Były już mistrz świata federacji WBC, oraz WBO kategorii super piórkowej (super featherweight) Shakur Stevenson (18-0-0), nie zmieścił się w limicie 130 funtów (58.95kg), w wyniku czego stracił mistrzowskie tytuły na dzień przed walką z Robsonem Conceicao (17-1-0). Amerykański pięściarz nie podszedł nawet do przysługującego mu drugiego podejścia na wagę po dwóch godzinach, a opublikował w tym czasie wpis na Twitterze, w którym oświadczył, iż nie wróci na ważenie. O mistrzowskie pasy w piątkową noc na gali w Newark (New Jersey, Stany Zjednoczone) – rodzinnej miejscowości Stevensona, walczył będzie zatem jedynie Conceicao. Brazylijski pięściarz, który w 2016 roku sięgał po tytuł mistrza olimpijskiego, wierzy, że jego umiejętności pozwolą mu zdetronizować Amerykanina, który wyraźnie go lekceważy.
– Shakur zdecydowanie mnie nie docenia. To będzie największy błąd w jego karierze. Niedocenianie takiego faceta jak ja, który naprawdę jest głodny zwycięstwa i tego, aby odnieść zwycięstwo. Nigdy tak naprawdę nie walczył z zawodnikiem takim jak ja, sportowcem tego kalibru, a to będzie jego upadek. – powiedział Conceicao.

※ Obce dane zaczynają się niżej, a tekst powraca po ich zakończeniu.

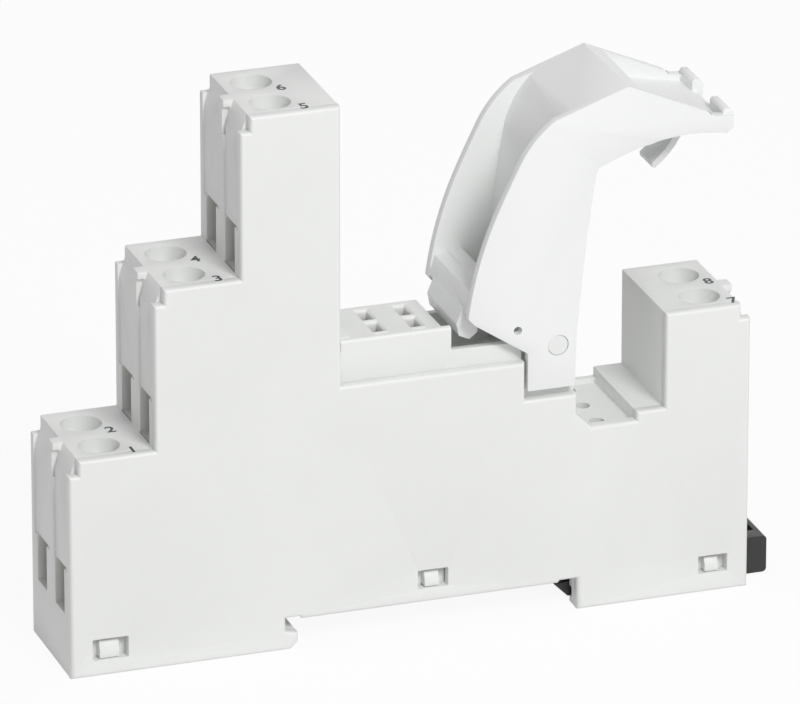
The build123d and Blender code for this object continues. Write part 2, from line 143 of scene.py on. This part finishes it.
def face_outwards(piece):
    """Turn every face of a closed piece outwards."""
    edit_all(piece)
    bpy.ops.mesh.normals_make_consistent(inside=False)
    close_edit()


def apply_modifiers(piece):
    """Make a piece's modifiers part of its mesh."""
    alone(piece)
    for modifier in list(piece.modifiers):
        bpy.ops.object.modifier_apply(modifier=modifier.name)


def settle(piece):
    """Leave the piece at the origin, unturned and unscaled, with its place in its mesh."""
    alone(piece)
    bpy.ops.object.transform_apply(location=True, rotation=True, scale=True)


print("helpers ready")

# %% [markdown]
# ## Sums on sockets
# A finish is a small sum: a base value, plus a little grain, times a mask. Written as plain
# expressions it reads like that sum, so one class stands for a socket and turns each
# operator into a Math node. Every other node comes from one method.

# %% A socket that takes part in sums, and a finish that holds the nodes
class Wire:
    """One output socket of a finish."""

    def __init__(self, finish, socket):
        self.finish = finish
        self.socket = socket

    def sum_with(self, operation, first, second):
        inputs = {0: first, 1: second}
        return self.finish.add("ShaderNodeMath", {"operation": operation}, inputs)

    def __add__(self, other):
        return self.sum_with("ADD", self, other)

    def __radd__(self, other):
        return self.sum_with("ADD", other, self)

    def __sub__(self, other):
        return self.sum_with("SUBTRACT", self, other)

    def __rsub__(self, other):
        return self.sum_with("SUBTRACT", other, self)

    def __mul__(self, other):
        return self.sum_with("MULTIPLY", self, other)

    def __rmul__(self, other):
        return self.sum_with("MULTIPLY", other, self)


class Finish:
    """The nodes of a material or of the world, built one by one."""

    def __init__(self, owner):
        owner.use_nodes = True
        self.owner = owner
        self.tree = owner.node_tree
        self.tree.nodes.clear()

    def add(self, kind, settings=None, inputs=None, output=0):
        """Add one node: its settings first, then the values or links of its sockets."""
        node = self.tree.nodes.new(kind)
        for name, value in (settings or {}).items():
            setattr(node, name, value)
        for key, value in (inputs or {}).items():
            if isinstance(value, Wire):
                self.tree.links.new(value.socket, node.inputs[key])
            else:
                node.inputs[key].default_value = value
        return Wire(self, node.outputs[output]) if len(node.outputs) else None

    def place(self):
        """Where a point is on the piece, in metres."""
        return self.add("ShaderNodeTexCoord", output="Object")

    def noise(self, size, detail=2.0, **settings):
        """Even noise whose spots are about the size given in millimetres."""
        inputs = {"Vector": self.place(), "Scale": 1000 / size, "Detail": detail, **settings}
        return self.add("ShaderNodeTexNoise", None, inputs)

    def blend(self, mask, first, second):
        """First colour where the mask is 0, second where it is 1."""
        inputs = {0: mask, 6: first, 7: second}
        return self.add("ShaderNodeMix", {"data_type": "RGBA"}, inputs, output=2)

    def bump(self, height, depth, strength=1.0, normal=None):
        """Surface normal over a height from 0 to 1 that stands for a depth in millimetres."""
        inputs = {"Height": height, "Distance": depth * MM, "Strength": strength}
        if normal:
            inputs["Normal"] = normal
        return self.add("ShaderNodeBump", None, inputs, output="Normal")

    def close(self, **sockets):
        """End the finish with one surface shader."""
        inputs = {name.replace("_", " "): value for name, value in sockets.items()}
        shader = self.add("ShaderNodeBsdfPrincipled", None, inputs, output="BSDF")
        self.add("ShaderNodeOutputMaterial", None, {"Surface": shader})
        return self.owner


def new_finish(name):
    return Finish(bpy.data.materials.new(name))


# %% [markdown]
# ## Moulded plastic
# The housing is satin polyamide from a spark-eroded mould. Close to, such a face has an even
# grain about a tenth of a millimetre wide, and a very faint cloudiness where the melt
# flowed. Noise at those two sizes gives both, and one function serves the white, the grey
# and the black parts with their own colour, gloss and depth of grain.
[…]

Robson Conceicao niewiele ponad rok temu miał okazję walczyć po raz pierwszy o tytuł mistrza świata federacji WBC z ówczesnym czempionem – Oscarem Valdezem (30-1-0), przegrywając jednogłośną decyzją sędziów. Według opinii publicznej, Conceicao był lepszym zawodnikiem, a mimo to musiał pogodzić się z porażką. Ich pojedynek owiany był wówczas bardzo dużymi kontrowersjami, bowiem na tydzień przed walką, Valdeza wykryto środek dopingujący (konkretnie chodziło o fenterminę), a mimo to zawodnik został dopuszczony do rywalizacji przez lokalną komisję sportową w stanie Arizona.
Meksykanin w swojej kolejnej walce, końcem kwietnia bieżącego roku, spotkał się właśnie ze Stevensonem, który pewnie pokonał go na dystansie dwunastu rund, odbierając mu tym samym tytuł mistrza świata, federacji WBC. Conceicao, startujący od początku swojej zawodowej kariery (od 2016 roku) dla grupy promotorskiej Top Rank, w swojej ostatniej walce, końcem stycznia na gali w Tulsie (Oklahoma, Stany Zjednoczone), pewnie pokonał Xaviera Martineza (17-1-0) w finałowym eliminatorze do tytułu mistrza świata z ramienia federacji WBC.